Trechos selecionados
Quanto a Castel, no dia em que veio anunciar a Rieux que o soro estava pronto e depois de terem decidido fazer a primeira experiência no garoto do Sr. Othon, que acabavam de remover para o hospital e cujo caso parecia desesperador a Rieux, este comunicava ao velho amigo as últimas estatísticas quando reparou que seu interlocutor adormecera profundamente na cadeira. E, diante desse rosto em que habitualmente um ar de ternura e de ironia punha uma perpétua juventude e que agora, subitamente abandonado, com um filete de saliva a unir-lhe os lábios entreabertos, deixava ver os estragos e a velhice, Rieux sentiu um aperto na garganta.
Era por tais fraquezas que Rieux podia julgar o seu cansaço. A sensibilidade lhe fugia. Amarrada a maior parte do tempo, endurecida e seca, irrompia de vez em quando e abandonava-o a emoções que já não conseguia dominar. Sua única defesa era refugiar-se nesse endurecimento e apertar o nó que nele se formara. Sabia efetivamente que essa era a melhor maneira de continuar. Quanto ao resto, não tinha muitas ilusões e o seu cansaço tirava-lhe as que ainda conservava. Porque sabia que, durante um período cujo término não conseguia vislumbrar, o seu papel já não era o de curar. O seu papel era diagnosticar. Descobrir, ver, descrever, registrar, depois condenar, essa era a sua tarefa. Esposas agarravam-lhe as mãos e gritavam: "Doutor, dê-lhe a vida!" Mas ele não estava ali para dar vida, estava ali para ordenar o isolamento. De que servia o ódio que lia, então, nas fisionomias? "O senhor não tem coração", tinham-lhe dito um dia. Sim, ele tinha um coração. Servia-lhe para suportar as vinte horas por dia em que via morrer homens que haviam sido feitos para viver. Servia-lhe para recomeçar todos os dias. De agora em diante, o coração mal dava para isso. Como esse coração seria suficiente para dar vida?
Não, não eram socorros que ele distribuía durante todo o dia, e sim informações. (...) Antes da peste, recebiam-no como um salvador. Ele ia consertar tudo com três pílulas e uma seringa, e apertavam-lhe o braço ao conduzi-lo pelos corredores. Era lisonjeiro, mas perigoso. Agora, pelo contrário, apresentava-se acompanhado de soldados, era necessário dar coronhadas para que a família se decidisse a abrir a porta. Teriam desejado arrastá-lo e arrastar toda a humanidade com eles para a morte.

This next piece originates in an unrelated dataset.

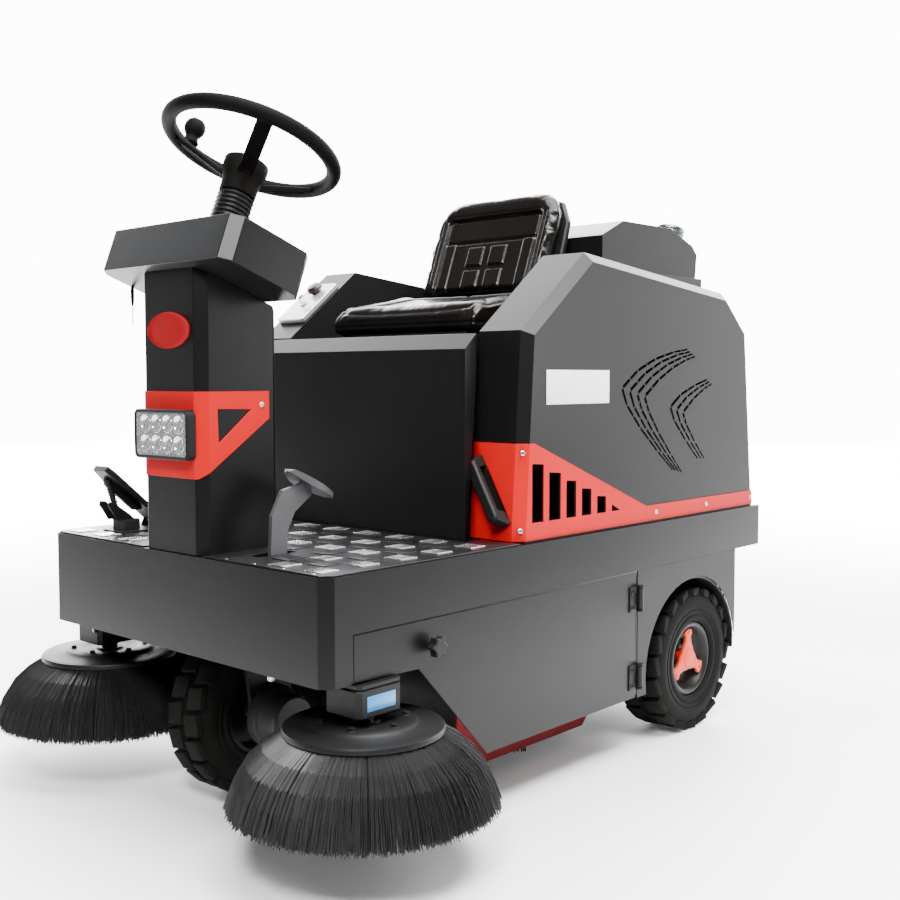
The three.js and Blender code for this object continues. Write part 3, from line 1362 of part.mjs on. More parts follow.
/** Hinged sheet cover with a raised roof that slopes down to the rear. */
function filterCoverShell() {
  const { halfWidth, bottom } = filterCover;
  const hollow = inset(coverProfile, SHEET).map(([y, z]) => [y, z < bottom + 8 ? bottom - 1 : z]);
  return cut(
    alongX(coverProfile, -halfWidth, halfWidth),
    alongX(hollow, -halfWidth + SHEET, halfWidth - SHEET),
  );
}

part('filter_cover', filterCoverShell(), graphite);

const [, , , slopeTop, slopeFoot] = coverProfile;
const capSlope = Math.atan2(slopeTop[1] - slopeFoot[1], slopeFoot[0] - slopeTop[0]);
const capX = 215;
const capGroup = group(capX, (slopeTop[0] + slopeFoot[0]) / 2, (slopeTop[1] + slopeFoot[1]) / 2,
  -THREE.MathUtils.radToDeg(capSlope));

/** Domed cap on a seal ring, as a (radius, height) profile square to the cover's rear slope. */
const capProfile = [
  [0, GAP], [48, GAP], [50, 4], [50, 8], [44, 10], [44, 16], [38, 26], [24, 31], [0, 33],
];
part('vent_cap', turned(capProfile, ROUND_SIDES), chrome, capGroup);

export default root;
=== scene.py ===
"""Ride-on sweeper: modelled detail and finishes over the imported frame, in metres."""
import math
import random
from math import cos, pi, radians, sin

import bmesh
import bpy
from mathutils import Matrix, Vector


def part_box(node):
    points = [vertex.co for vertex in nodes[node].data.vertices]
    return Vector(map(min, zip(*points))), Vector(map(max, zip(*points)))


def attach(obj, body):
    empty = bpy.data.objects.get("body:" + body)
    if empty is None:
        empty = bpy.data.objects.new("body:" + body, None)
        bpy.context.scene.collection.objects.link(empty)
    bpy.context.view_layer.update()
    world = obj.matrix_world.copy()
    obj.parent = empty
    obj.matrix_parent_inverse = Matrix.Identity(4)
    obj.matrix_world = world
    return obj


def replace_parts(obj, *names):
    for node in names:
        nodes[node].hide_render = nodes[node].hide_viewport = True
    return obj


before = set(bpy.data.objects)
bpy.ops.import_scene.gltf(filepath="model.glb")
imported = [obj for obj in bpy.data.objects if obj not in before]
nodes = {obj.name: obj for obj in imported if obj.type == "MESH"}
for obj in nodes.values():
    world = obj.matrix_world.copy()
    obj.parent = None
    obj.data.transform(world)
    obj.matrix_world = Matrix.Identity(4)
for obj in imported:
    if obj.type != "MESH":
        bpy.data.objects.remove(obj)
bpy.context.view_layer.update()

MM = 0.001
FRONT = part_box("deck_frame")[0][1]
SIDE_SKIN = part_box("rear_side_panel_left")[1].x - 0.0145
LEFT, RIGHT = 1, -1
SIDES = ((LEFT, "left"), (RIGHT, "right"))


def spot(x, y, z):
    """A point given in millimetres, with y measured back from the front apron."""
    return Vector((x * MM, FRONT + y * MM, z * MM))


def measured(node):
    """Lowest and highest corner, middle and size of a node's box."""
    low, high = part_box(node)
    return low, high, (low + high) / 2, high - low


# ---- shader nodes
def feed(tree, value, socket):
    """Link a socket, or set a number, colour or vector."""
    if isinstance(value, bpy.types.NodeSocket):
        tree.links.new(value, socket)
    else:
        socket.default_value = value


def add_node(tree, kind, inputs, **settings):
    """A shader node with its settings and its inputs, which are values or sockets."""
    node = tree.nodes.new("ShaderNode" + kind)
    for key, value in settings.items():
        setattr(node, key, value)
    for label, value in inputs.items():
        feed(tree, value, node.inputs[label])
    return node


def arithmetic(tree, operation, first, second=0.0):
    """One Math node between sockets or numbers."""
    return add_node(tree, "Math", {0: first, 1: second}, operation=operation).outputs[0]


def ranged(tree, value, source, target, interpolation="SMOOTHSTEP"):
    """A socket carried from one range to another."""
    labels = ("Value", "From Min", "From Max", "To Min", "To Max")
    return add_node(tree, "MapRange", dict(zip(labels, (value, *source, *target))),
                    interpolation_type=interpolation).outputs["Result"]


def grey(tree, level):
    """A grey colour of one level."""
    return add_node(tree, "CombineColor",
                    dict.fromkeys(("Red", "Green", "Blue"), level)).outputs["Color"]


def object_place(tree):
    """Object coordinates."""
    return add_node(tree, "TexCoord", {}).outputs["Object"]


def object_axes(tree):
    """Object coordinates as single axes."""
    return add_node(tree, "SeparateXYZ", {"Vector": object_place(tree)}).outputs


def object_noise(tree, scale, detail):
    """Noise on object coordinates."""
    inputs = {"Vector": object_place(tree), "Scale": scale, "Detail": detail}
    return add_node(tree, "TexNoise", inputs).outputs["Fac"]


# ---- camera and lights
BACKDROP_SIDE = (-0.67, 0.74, 0.0)
LIGHTS = (
    # name, place, aim, size, power in watts
    ("front_light", (-2.6, -2.4, 3.0), (0, 0, 0.6), 2.0, 4),
    ("corner_light", (1.55, -2.32, 2.57), (0.19, -0.67, 1.08), 0.8, 150),
    ("edge_light", (2.0, -0.16, 3.5), (0.4, -0.06, 1.0), 1.0, 110),
    ("side_light", (2.7, 3.3, 1.35), (0.3, 0.1, 0.6), 2.4, 56),
    ("column_light", (1.25, 0.5, 1.0), (0.1, -0.75, 0.9), 0.5, 5),
    ("top_light", (0.9, 0.0, 3.9), (0.2, 0, 0), 3.0, 440),
    ("rear_light", (-1.6, 3.4, 2.4), (0, 0, 0.7), 2.0, 60),
)


def place_camera():
    """Look at the machine from its front left corner, a little above the deck."""
    bpy.ops.object.camera_add(location=(1.808, -1.9018, 0.8408),
                              rotation=(radians(86.4), 0, radians(42.134)))
    camera = bpy.context.object
    camera.name = "camera"
    camera.data.lens = 45.94
    camera.data.sensor_width = 36
    bpy.context.scene.camera = camera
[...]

(...) Mas o efeito mais perigoso do esgotamento que vencia, pouco a pouco, todos os que continuavam a luta contra o flagelo não estava nessa indiferença aos acontecimentos exteriores e às emoções dos outros, e sim na negligência a que haviam chegado. Porque tinham então tendência a evitar todos os gestos que não fossem absolutamente indispensáveis e que lhes pareciam sempre acima das suas forças. Foi assim que esses homens chegaram a desprezar cada vez mais as regras de higiene que tinham codificado, a esquecer algumas das desinfecções que deviam praticar contra o contágio, para junto de doentes atacados de peste pulmonar, porque, alertados no último momento de que deviam dirigir-se a casas infectadas, tinha-lhes parecido de antemão exaustivo voltarem a qualquer local para fazerem as instilações necessárias. Nisso residia o verdadeiro perigo, pois era a própria luta contra a peste que os tornava então mais vulneráveis à peste. Apostavam, em suma, no acaso e o caso não pertence a ninguém.